→ **Exercise aim**:
Copy out exactly the lines from the first line of the material below through the line containing "return repaint(tones, face_tone, np.maximum(face, cheek))", and nothing beyond them.
====================
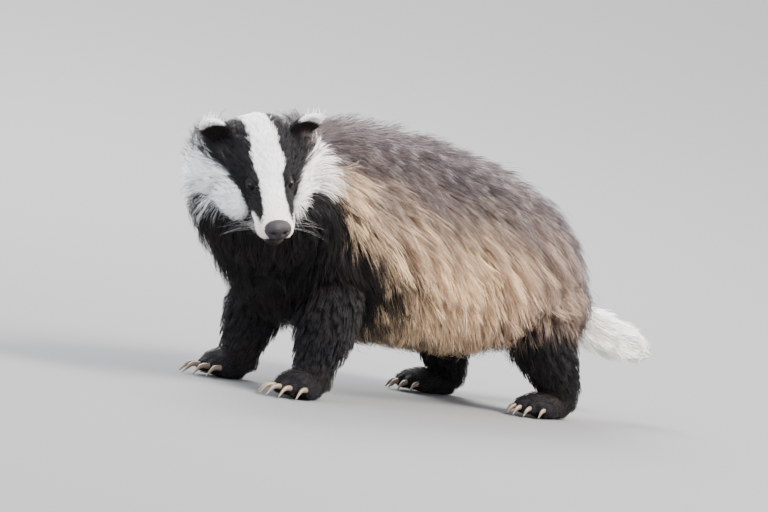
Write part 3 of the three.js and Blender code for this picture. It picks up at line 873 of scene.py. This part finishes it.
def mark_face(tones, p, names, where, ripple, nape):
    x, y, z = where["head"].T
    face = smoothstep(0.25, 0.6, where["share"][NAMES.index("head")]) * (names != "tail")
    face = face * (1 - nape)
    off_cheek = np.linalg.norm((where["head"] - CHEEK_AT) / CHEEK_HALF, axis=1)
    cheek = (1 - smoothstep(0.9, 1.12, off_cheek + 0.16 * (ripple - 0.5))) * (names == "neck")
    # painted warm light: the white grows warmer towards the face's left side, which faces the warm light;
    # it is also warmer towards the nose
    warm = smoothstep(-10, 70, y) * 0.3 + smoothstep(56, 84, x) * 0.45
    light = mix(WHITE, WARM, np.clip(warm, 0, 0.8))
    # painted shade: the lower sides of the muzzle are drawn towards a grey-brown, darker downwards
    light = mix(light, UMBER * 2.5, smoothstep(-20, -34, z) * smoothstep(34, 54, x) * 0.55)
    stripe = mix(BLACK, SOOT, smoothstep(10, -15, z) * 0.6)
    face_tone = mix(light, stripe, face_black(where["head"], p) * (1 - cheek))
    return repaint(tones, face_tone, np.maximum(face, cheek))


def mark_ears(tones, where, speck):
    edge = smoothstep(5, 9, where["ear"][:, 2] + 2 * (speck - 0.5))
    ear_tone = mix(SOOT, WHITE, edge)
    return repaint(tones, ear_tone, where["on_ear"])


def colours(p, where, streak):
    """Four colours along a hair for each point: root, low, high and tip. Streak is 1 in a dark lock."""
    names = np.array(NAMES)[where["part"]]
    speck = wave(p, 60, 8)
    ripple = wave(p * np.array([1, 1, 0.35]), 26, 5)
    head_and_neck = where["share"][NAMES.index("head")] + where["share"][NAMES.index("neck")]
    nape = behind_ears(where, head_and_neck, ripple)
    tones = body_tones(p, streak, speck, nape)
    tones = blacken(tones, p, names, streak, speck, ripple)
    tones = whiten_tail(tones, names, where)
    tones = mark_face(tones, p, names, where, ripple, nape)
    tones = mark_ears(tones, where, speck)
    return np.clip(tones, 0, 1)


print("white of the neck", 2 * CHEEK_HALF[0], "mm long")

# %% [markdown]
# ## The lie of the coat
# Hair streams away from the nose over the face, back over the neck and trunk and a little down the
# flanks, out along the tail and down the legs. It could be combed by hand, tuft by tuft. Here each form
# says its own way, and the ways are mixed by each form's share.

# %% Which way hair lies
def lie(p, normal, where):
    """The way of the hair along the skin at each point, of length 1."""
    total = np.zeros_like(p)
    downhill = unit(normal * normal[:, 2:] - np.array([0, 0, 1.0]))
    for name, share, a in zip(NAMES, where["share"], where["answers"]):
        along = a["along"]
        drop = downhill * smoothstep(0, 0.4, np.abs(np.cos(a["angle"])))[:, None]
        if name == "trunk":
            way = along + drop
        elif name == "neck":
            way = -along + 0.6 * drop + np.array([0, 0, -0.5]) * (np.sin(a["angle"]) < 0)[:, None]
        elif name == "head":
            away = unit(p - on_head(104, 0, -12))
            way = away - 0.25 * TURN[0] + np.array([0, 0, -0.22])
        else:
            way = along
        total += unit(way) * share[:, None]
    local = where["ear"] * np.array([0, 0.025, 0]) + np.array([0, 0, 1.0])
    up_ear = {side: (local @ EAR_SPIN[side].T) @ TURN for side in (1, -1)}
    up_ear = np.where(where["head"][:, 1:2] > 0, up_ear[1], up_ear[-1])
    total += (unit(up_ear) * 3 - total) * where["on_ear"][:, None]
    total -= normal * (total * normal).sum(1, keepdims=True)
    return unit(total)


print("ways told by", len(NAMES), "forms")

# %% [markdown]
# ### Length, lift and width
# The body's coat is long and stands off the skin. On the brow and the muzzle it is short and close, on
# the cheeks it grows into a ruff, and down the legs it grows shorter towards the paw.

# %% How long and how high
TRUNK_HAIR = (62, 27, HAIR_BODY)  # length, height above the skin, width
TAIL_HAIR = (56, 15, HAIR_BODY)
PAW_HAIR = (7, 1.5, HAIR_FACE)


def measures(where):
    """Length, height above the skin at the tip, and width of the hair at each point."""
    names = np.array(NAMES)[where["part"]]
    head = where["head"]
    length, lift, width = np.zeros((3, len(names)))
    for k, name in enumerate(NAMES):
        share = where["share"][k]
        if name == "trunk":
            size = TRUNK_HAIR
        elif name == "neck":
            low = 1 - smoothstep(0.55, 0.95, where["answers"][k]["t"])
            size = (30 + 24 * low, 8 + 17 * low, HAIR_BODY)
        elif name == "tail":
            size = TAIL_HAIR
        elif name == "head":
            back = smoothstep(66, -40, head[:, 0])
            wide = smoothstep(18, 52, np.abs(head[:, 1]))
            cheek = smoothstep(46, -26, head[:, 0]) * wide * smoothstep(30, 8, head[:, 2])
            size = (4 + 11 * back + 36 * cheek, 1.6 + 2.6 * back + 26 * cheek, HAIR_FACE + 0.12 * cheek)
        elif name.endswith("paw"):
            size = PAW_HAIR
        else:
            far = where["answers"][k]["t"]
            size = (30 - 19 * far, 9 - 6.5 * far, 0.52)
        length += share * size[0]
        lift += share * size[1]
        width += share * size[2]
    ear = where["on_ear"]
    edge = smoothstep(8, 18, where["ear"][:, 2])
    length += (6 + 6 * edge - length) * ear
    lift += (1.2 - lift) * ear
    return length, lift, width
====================
→ **Final result**:
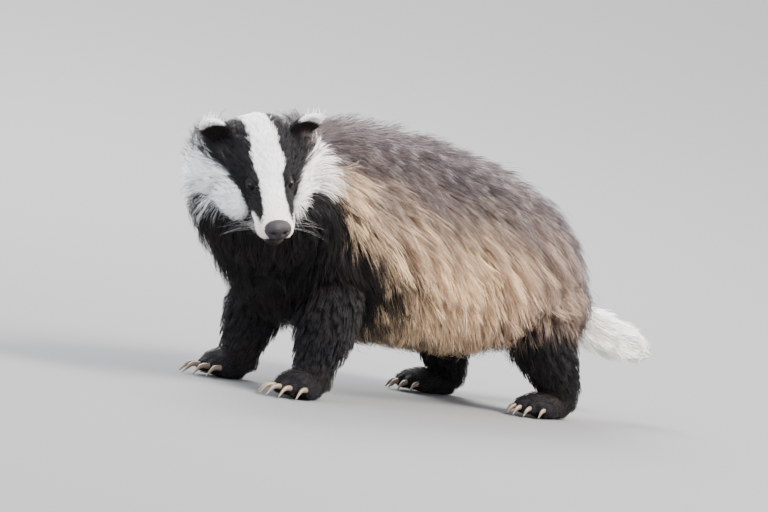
Write part 3 of the three.js and Blender code for this picture. It picks up at line 873 of scene.py. This part finishes it.
def mark_face(tones, p, names, where, ripple, nape):
    x, y, z = where["head"].T
    face = smoothstep(0.25, 0.6, where["share"][NAMES.index("head")]) * (names != "tail")
    face = face * (1 - nape)
    off_cheek = np.linalg.norm((where["head"] - CHEEK_AT) / CHEEK_HALF, axis=1)
    cheek = (1 - smoothstep(0.9, 1.12, off_cheek + 0.16 * (ripple - 0.5))) * (names == "neck")
    # painted warm light: the white grows warmer towards the face's left side, which faces the warm light;
    # it is also warmer towards the nose
    warm = smoothstep(-10, 70, y) * 0.3 + smoothstep(56, 84, x) * 0.45
    light = mix(WHITE, WARM, np.clip(warm, 0, 0.8))
    # painted shade: the lower sides of the muzzle are drawn towards a grey-brown, darker downwards
    light = mix(light, UMBER * 2.5, smoothstep(-20, -34, z) * smoothstep(34, 54, x) * 0.55)
    stripe = mix(BLACK, SOOT, smoothstep(10, -15, z) * 0.6)
    face_tone = mix(light, stripe, face_black(where["head"], p) * (1 - cheek))
    return repaint(tones, face_tone, np.maximum(face, cheek))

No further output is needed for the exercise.